Arrested (unlawfully) for public intoxication; strip searched

Serious breach of her rights (s.8 violation)

>> granted a stay of proceedings under s. 24(1) Charter

R v Buhay

security guards who opened & searched a locker at a bus terminal

S. 8 Charter did not apply; no reasonable expectation of privacy?


Charter, s. 1: guarantees rights & freedoms set out in the Charter subject only to such reasonable limits prescribed by law as can be demonstrably justified in a free and democratic society (as described in Hunter v Southam) >> Onus on person seeking to limit right or freedom to prove “demonstrably justified” (also see above)

Some rights can be limited if legislated, ie. taking a roadside sample if reason to suspect drinking & driving; can pull you over for a roadblock; etc.

Charter, s. 7 – right to silence (R v Grant, p. 358) **principle against self-incrimination


Purposes of Sentencing – s. 718 (general deterrence, specific deterrence, punishment, rehab)

CC sets legislative framework for sentencing powers: agg/mit factors (s. 718.2); admissible evidence; burden of proof (*judicial discretion plays an important role)
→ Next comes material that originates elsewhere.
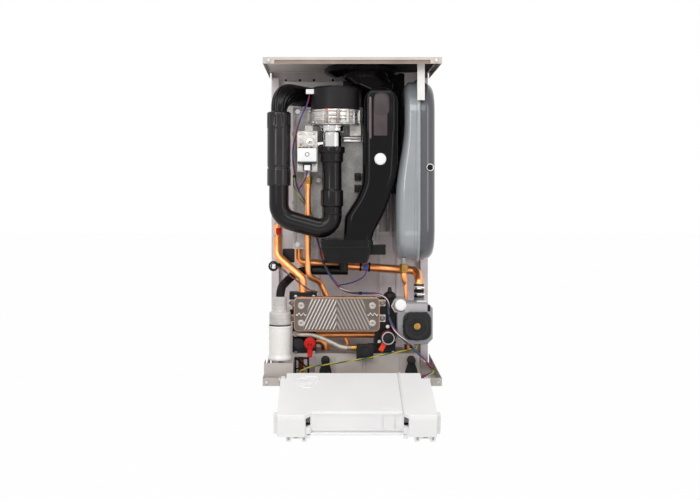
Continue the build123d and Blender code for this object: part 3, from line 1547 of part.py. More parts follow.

S. 743: max term of 5 yrs imprison. if indictable offence fails to specify maximum

s. 787(1): max for summary conviction where unspecified is $ 2,000 fine or 6 mths

Sentencing options: alternative measures (s. 717); absolute discharge (s. 730); conditional discharge (s. 730); suspended sentences (s. 731.1.a); fines (s. 734(1)); restitution (s. 738(1) + s. 739); victim fine surcharge (s 737(1)); probation (s. 731(1),(2)); conditional sentence of imprisonment (s. 742.1); imprisonment (s. 743.1); indeterminate sentence (s. 753(1); long term offender designation (s. 753(1)); additional orders / other


Test for Reasonable Apprehension of Bias – McLachlin (R v RDS): What would an informed person, viewing the matter realistically and practically – and having thought the matter through – conclude? Would he think that it is more likely than not that the decision-maker, whether consciously or unconsciously, would not decide fairly? Grounds for this apprehension must be substantial.